The Man Between is part of Optimum’s excellent UK R2 James Mason: Screen Icon Collection. There’s an oddity inasmuch as it’s presented in anamorphic 1.66:1, and I’m almost certain this 1953 film was framed for Academy; the German R2, I am told, is presented full frame. Wide, The Man Between is a little tight and there are too many shots that leave tops of the actors heads out of the top of the frame. It may be that it’s one of those films that was indeed shown wide, as the widescreen boom took hold, but I’m not entirely convinced it was shot that way. In fact, I’m nigh on certain it wasn’t. The good news is that it’s decent transfer with nice contrast and very few marks or blemishes. The only audio track is English mono, which is good, and there are no subtitles or extras of any kind.
The third link, I suppose, between the three Reed films mentioned in this review, is the sense of despair and futility as the end credits roll, a sharp contrast to the reaction to A Kid For Two Farthings, but strangely, somehow, not a million miles from it. It might be something in the English psyche that I can see even that as a positive reaction, and I ache to put myself through it again, and again.
P.S…
Just a quick word on the rest of the titles that make up Optimum’s James Mason: Screen Icon Collection which is in the usual space saving folding digipack arragement typical of this series.

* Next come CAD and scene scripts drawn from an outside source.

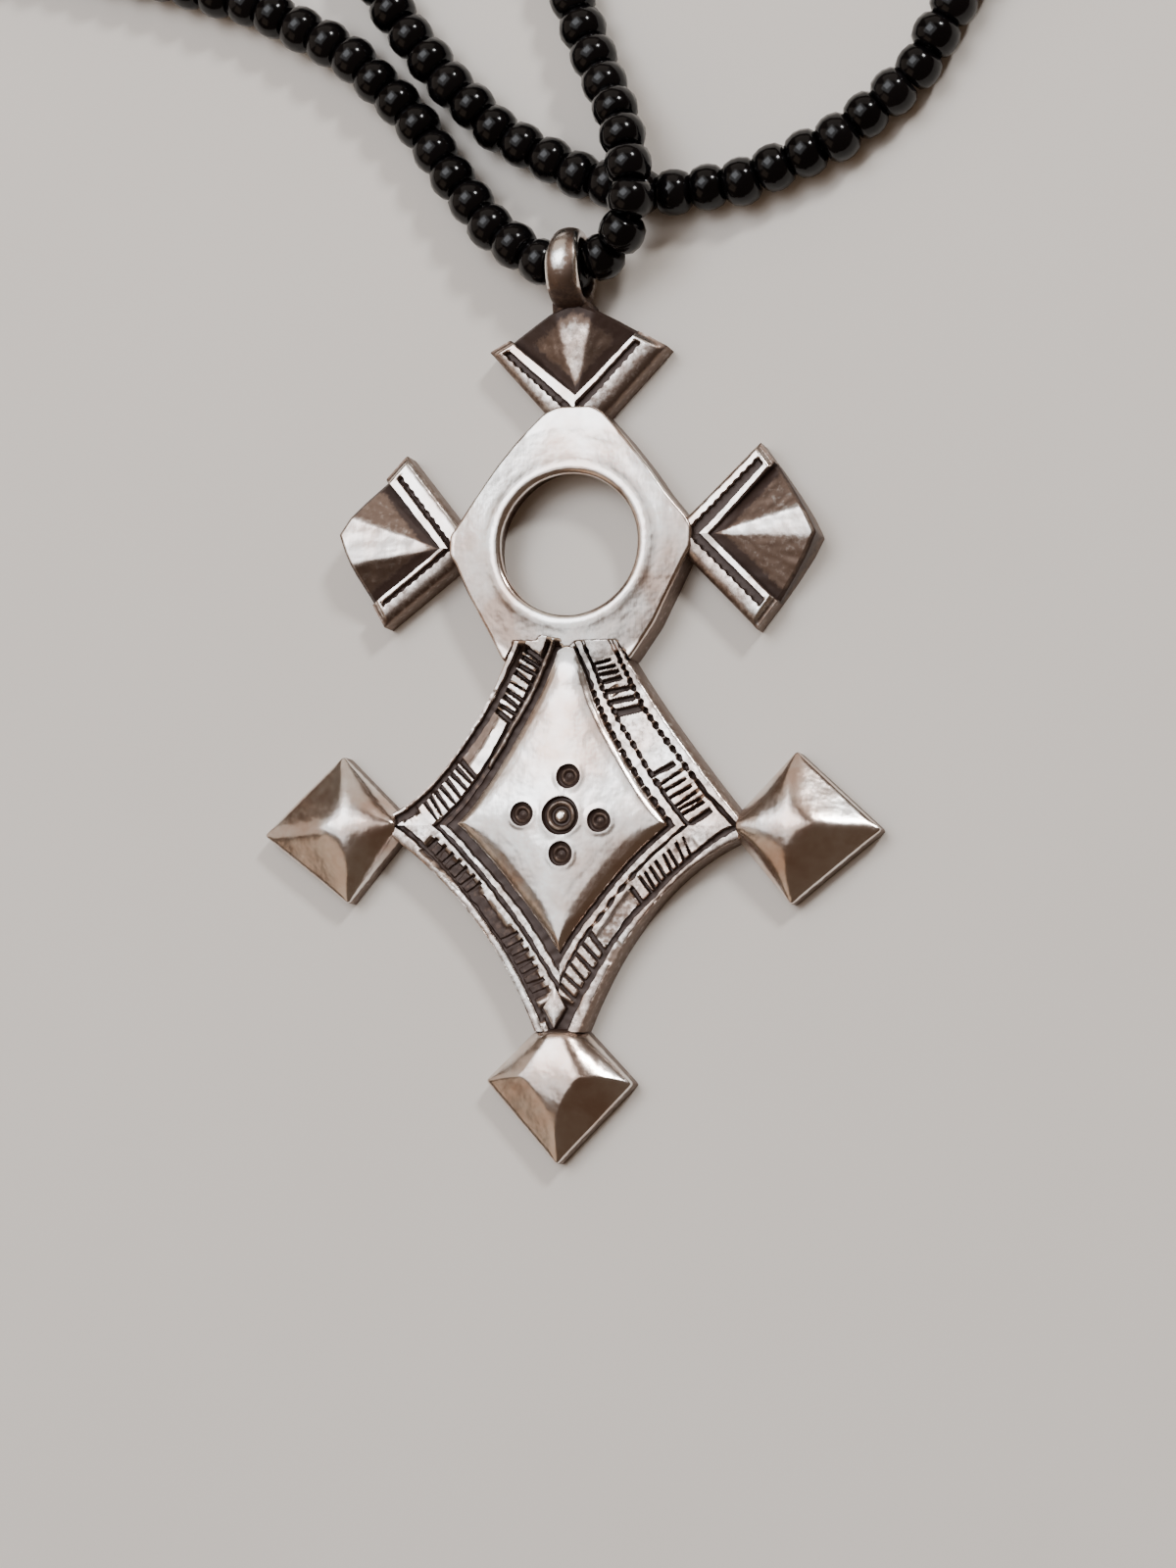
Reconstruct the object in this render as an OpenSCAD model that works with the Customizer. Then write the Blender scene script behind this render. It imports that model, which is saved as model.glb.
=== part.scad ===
/* [Plate] */
// Thickness of the silver at the rim of the lower lozenge
plate_t = 2.2; // [1.9:0.1:2.8]
// Thickness of the fans and points at their outer edges
edge_t = 1.5; // [1.2:0.1:1.8]
// Height of rims, bars and strips above the floors of their grooves
relief = 0.3; // [0.2:0.05:0.45]

/* [Round eye] */
// Height of the middle of the eye above the centre punch
eye_y = 18.3; // [17.6:0.1:20]
// Diameter of the eye
eye_d = 9.5; // [8:0.1:10]
// Width of the lip round the eye
lip_w = 0.9; // [0.5:0.1:1.3]
// Thickness at the crown of the lip
crown_t = 3.1; // [2.9:0.1:3.6]

/* [Upper body] */
// From the middle of the eye up to the neck of the top fan
body_up = 9; // [8.6:0.1:10.5]
// From the middle of the eye across to the neck of each side fan
body_side = 8; // [7.6:0.1:9.5]
// Width of the neck of the top fan
top_neck_w = 4.1; // [3:0.1:4.6]
// Width of the neck of each side fan
side_neck_w = 2.7; // [2.2:0.1:3.2]
// Height of the waist above the centre punch
waist_y = 10.5; // [10:0.1:11]
// Width of the waist
waist_w = 8.7; // [8:0.1:10]

/* [Lower lozenge] */
// Half of the width between the necks of the side points
lozenge_half_w = 12; // [11:0.1:14]
// From the centre punch down to the neck of the bottom point
lozenge_down = 14.3; // [13:0.1:16]
// How far the side corners lie below the centre punch
corner_drop = 0.6; // [0:0.1:1.2]
// Width of the neck of each side point
point_neck_w = 1.9; // [1.6:0.1:2.6]
// Width of the neck of the bottom point
bottom_neck_w = 3.4; // [2.6:0.1:4]

/* [Border] */
// Width of the plain rim along the edge
rim_w = 0.6; // [0.4:0.05:0.8]
// Width of each groove beside the band and the strip
groove_w = 0.25; // [0.2:0.05:0.4]
// Width of the hatched band
band_w = 1.6; // [1.3:0.05:1.8]
// Width of the thin strip inside the band
strip_w = 0.35; // [0.25:0.05:0.5]
// Distance from one bar of a ladder to the next
bar_pitch = 0.62; // [0.5:0.02:0.9]
// Width of one bar
bar_w = 0.34; // [0.25:0.01:0.4]

/* [Pillow and punches] */
// Height of the crest of the pillow above the rim
pillow_h = 0.8; // [0.5:0.05:1.1]
// Diameter of the centre punch
punch_d = 2.7; // [2.2:0.1:3]
// Diameter of the four punches round it
small_punch_d = 1.7; // [1.2:0.1:2]
// Distance of the four punches from the centre punch
punch_ring_r = 2.7; // [2.5:0.1:3.2]
// Depth of the punches
punch_h = 0.4; // [0.2:0.05:0.6]

/* [Fans] */
// Reach of the right fan from its neck to its tip
fan_reach = 9.2; // [8:0.1:10]
// Width of a fan across its corners
fan_w = 12.4; // [11:0.1:13.4]
// Reach of a fan's corners from its neck
fan_corner = 4.9; // [4.4:0.1:5.4]
// Width of each of the two strips along the inner edges of a fan
fan_strip_w = 0.75; // [0.5:0.05:1]
// Height of the middle facet of a fan above its strips
fan_rise = 0.45; // [0.3:0.05:0.8]

/* [Points] */
// Reach of a side point from its neck to its tip
point_reach = 9.6; // [8.5:0.1:11]
// Width of a point across its corners
point_w = 10.2; // [9:0.1:12]
// Reach of a point's corners from its neck
point_corner = 3.6; // [3.2:0.1:4.4]
// Height of the crest of a point above its edges
point_rise = 1.8; // [1.2:0.1:2.4]

/* [Bail] */
// Diameter of the hole of the bail
bail_hole_d = 3.9; // [3.7:0.1:4.4]
// Thickness of the band of the bail
bail_t = 0.8; // [0.6:0.1:1]
// Width of the band of the bail
bail_w = 2.3; // [1.8:0.1:2.8]
// Width of the block that the bail is soldered to
block_w = 2.7; // [2.4:0.1:3.4]
// How far the bail sits to the left of the middle line
bail_shift = 0.35; // [0:0.05:0.6]

/* [Bead string] */
// Diameter of the string of beads
bead_d = 3.1; // [2.6:0.1:3.2]

/* [Hidden] */
$fn = 48;

// Sizes that follow from the ones above
floor_z = plate_t - relief;
panel_z = plate_t - relief / 3;
corner_y = -corner_drop;
eye = [0, eye_y];
border_w = rim_w + band_w + strip_w + 3 * groove_w;
bail_r = bail_hole_d / 2 + bail_t;
// Reach of the top fan as a share of the right one's
top_reach = 0.82;
top_tip_y = eye_y + body_up + fan_reach * top_reach;
// How far the bail overlaps the top fan, and its block reaches over the fan and above the bail's
// middle
bail_sink = 0.5;
block_reach = 1.4;
block_rise = 0.3;
bail_y = top_tip_y + bail_r - bail_sink;
// How far a piece is sunk into the one below it, and a neck into the body
sink = 0.2;
neck_sink = 0.4;
// How much narrower the neck of a fan or point is than the flat that it grows from
neck_step = 0.3;
// Height of the low edges of a fan's middle facet, and how far they reach under the strips
facet_lip = 0.06;
facet_lap = 0.12;
// How much narrower the plain panels of the border are than its bars, on each side
panel_inset = 0.1;
// Where the left and right fans sit above the middle of the eye
left_fan_up = 0.1;
right_fan_up = 0.4;
// Outward bulge of the sides of the upper body, as a share of their length
body_bulge = 0.02;

// Middles of the necks of the three fans
top_neck = [0, eye_y + body_up];
left_neck = [-body_side, eye_y + left_fan_up];
right_neck = [body_side, eye_y + right_fan_up];

// Corners of the upper body and of the lower lozenge
waist_l = [-waist_w / 2, waist_y];
waist_r = [waist_w / 2, waist_y];
left_hi = [-lozenge_half_w, corner_y + point_neck_w / 2];
left_lo = [-lozenge_half_w, corner_y - point_neck_w / 2];
right_hi = [lozenge_half_w, corner_y + point_neck_w / 2];
right_lo = [lozenge_half_w, corner_y - point_neck_w / 2];
bottom_l = [-bottom_neck_w / 2, -lozenge_down];
bottom_r = [bottom_neck_w / 2, -lozenge_down];

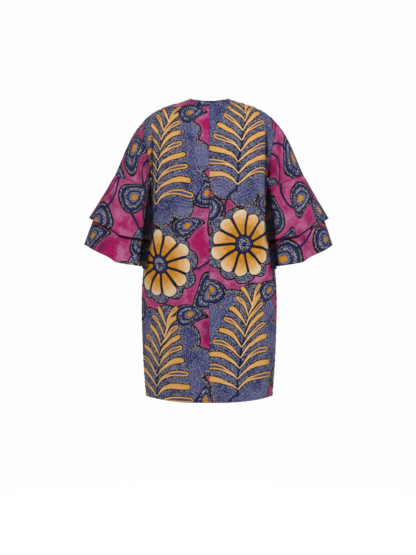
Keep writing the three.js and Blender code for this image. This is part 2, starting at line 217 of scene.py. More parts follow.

I’ve had a quick look at the rest of the titles and it’s interesting to note that three of the discs precisely replicate - transfers, extras, disc art and all - the extant versions; 5 Fingers, currently available from Optimum, plus Network’s The Man in Grey and the sublime, the spectacular (I do like it…) Odd Man Out. Only Network’s rather nicely put together booket, Soldier in The Snow, from that title is missing.
Ealing’s The Bells Go Down is a fair transfer, a little grainy, some flecking here and there, and like The Man Between, no extras whatsoever. There’s a bigger budget at play, and a recognisable cast of star names, but, as a visceral document of London’s Firefighters during the Blitz it can’t hold a candle (no pun intended) to the same year’s I Was A Fireman (aka Fires Were Started) from Humphrey Jennings. More on that some other time, hopefully.